<<<<
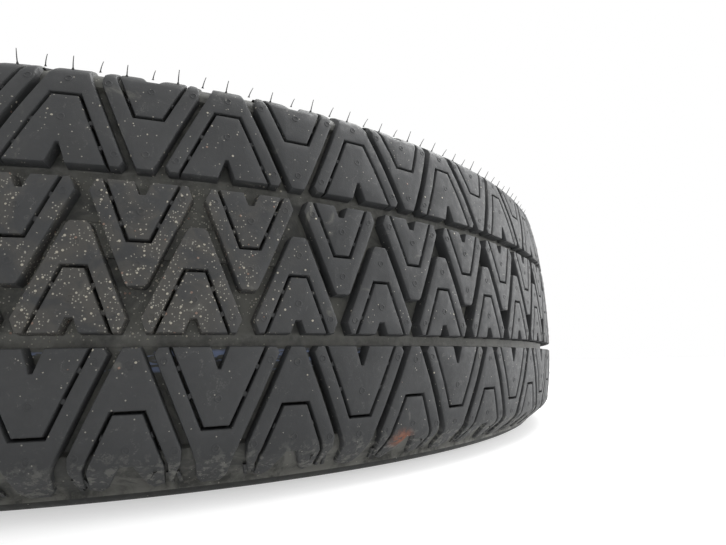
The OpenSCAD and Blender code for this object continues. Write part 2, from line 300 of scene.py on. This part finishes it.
# %% The three rubber finishes
def rubber(name, base, dust, amount, dirt):
    """Grey aged rubber with moulded grain, dust and grit, and the dirt of its place."""
    m, t, p = material(name, base, 0.6, 0.0, 1.5)
    p.inputs["Specular IOR Level"].default_value = 0.3
    big = blotches(t, 45, 3)
    fine = blotches(t, 2.2, 6, 0.65)
    tiny = blotches(t, 0.45, 3, 0.7)
    smear = blotches(t, 11, 5, 0.62, wander=0.8)
    dusty = dusty_patch(t, smear)
    marks = {"fine": fine, "tiny": tiny, "smear": smear, "dusty": dusty}
    color = coat(t, srgb(base), dust, big, 0.35, 0.7, most=amount)
    color = coat(t, color, dust, fine, 0.52, 0.78, most=amount)
    color = dirt(t, color, marks)
    color = coat(t, color, "9a5a3c", fine, 0.35, 0.5, only=[near(t, CLAY, 2, 7.5)])
    color, grit = gritty(t, color, dusty)
    finish(t, p, color, fine, (0.3, 0.7), (0.52, 0.7), ((tiny, 0.05), (fine, 0.10), (grit, 0.25)))
    print("material", name)
    return m


tread_rubber = rubber("tread_rubber", "363738", "444546", 0.5, tread_dirt)
groove_rubber = rubber("groove_rubber", "2b2c2c", "41423f", 0.5, groove_dirt)
wall_rubber = rubber("wall_rubber", "2d2e2e", "3f403d", 0.6, wall_dirt)

# %% [markdown]
# ## The tread blocks
# The tread has three ribs of blocks that stand head to tail. Each block is a trapezoid with a
# sipe, a thin cut that gives grip, so it is really an outer V or A shape with a second block
# inside it. The blocks could be cut out of a solid band with booleans, which is slow and leaves
# poor edges. Here each block is raised from its outline instead: a flat top, a rounded edge
# and a wall that flares a little, as the mould needs it to let go of the rubber.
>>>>
PROBLEM TO SOLVE => Write out every line of the material again, exactly as it reads.

WORKED SOLUTION =>
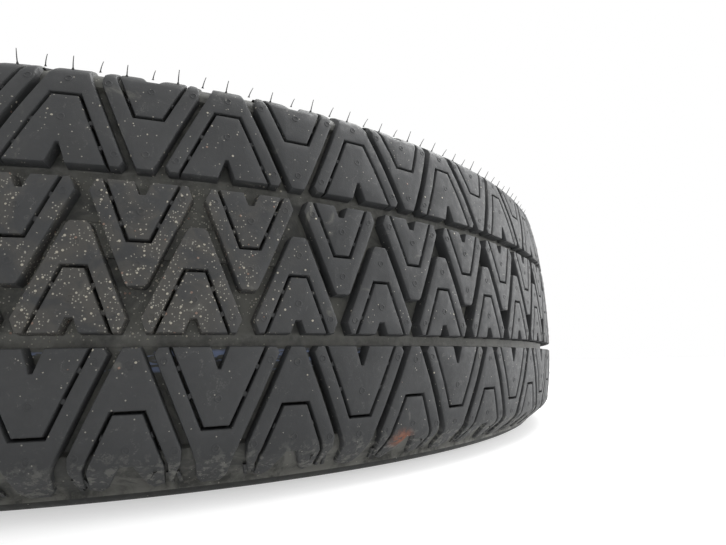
The OpenSCAD and Blender code for this object continues. Write part 2, from line 300 of scene.py on. This part finishes it.
# %% The three rubber finishes
def rubber(name, base, dust, amount, dirt):
    """Grey aged rubber with moulded grain, dust and grit, and the dirt of its place."""
    m, t, p = material(name, base, 0.6, 0.0, 1.5)
    p.inputs["Specular IOR Level"].default_value = 0.3
    big = blotches(t, 45, 3)
    fine = blotches(t, 2.2, 6, 0.65)
    tiny = blotches(t, 0.45, 3, 0.7)
    smear = blotches(t, 11, 5, 0.62, wander=0.8)
    dusty = dusty_patch(t, smear)
    marks = {"fine": fine, "tiny": tiny, "smear": smear, "dusty": dusty}
    color = coat(t, srgb(base), dust, big, 0.35, 0.7, most=amount)
    color = coat(t, color, dust, fine, 0.52, 0.78, most=amount)
    color = dirt(t, color, marks)
    color = coat(t, color, "9a5a3c", fine, 0.35, 0.5, only=[near(t, CLAY, 2, 7.5)])
    color, grit = gritty(t, color, dusty)
    finish(t, p, color, fine, (0.3, 0.7), (0.52, 0.7), ((tiny, 0.05), (fine, 0.10), (grit, 0.25)))
    print("material", name)
    return m


tread_rubber = rubber("tread_rubber", "363738", "444546", 0.5, tread_dirt)
groove_rubber = rubber("groove_rubber", "2b2c2c", "41423f", 0.5, groove_dirt)
wall_rubber = rubber("wall_rubber", "2d2e2e", "3f403d", 0.6, wall_dirt)

# %% [markdown]
# ## The tread blocks
# The tread has three ribs of blocks that stand head to tail. Each block is a trapezoid with a
# sipe, a thin cut that gives grip, so it is really an outer V or A shape with a second block
# inside it. The blocks could be cut out of a solid band with booleans, which is slow and leaves
# poor edges. Here each block is raised from its outline instead: a flat top, a rounded edge
# and a wall that flares a little, as the mould needs it to let go of the rubber.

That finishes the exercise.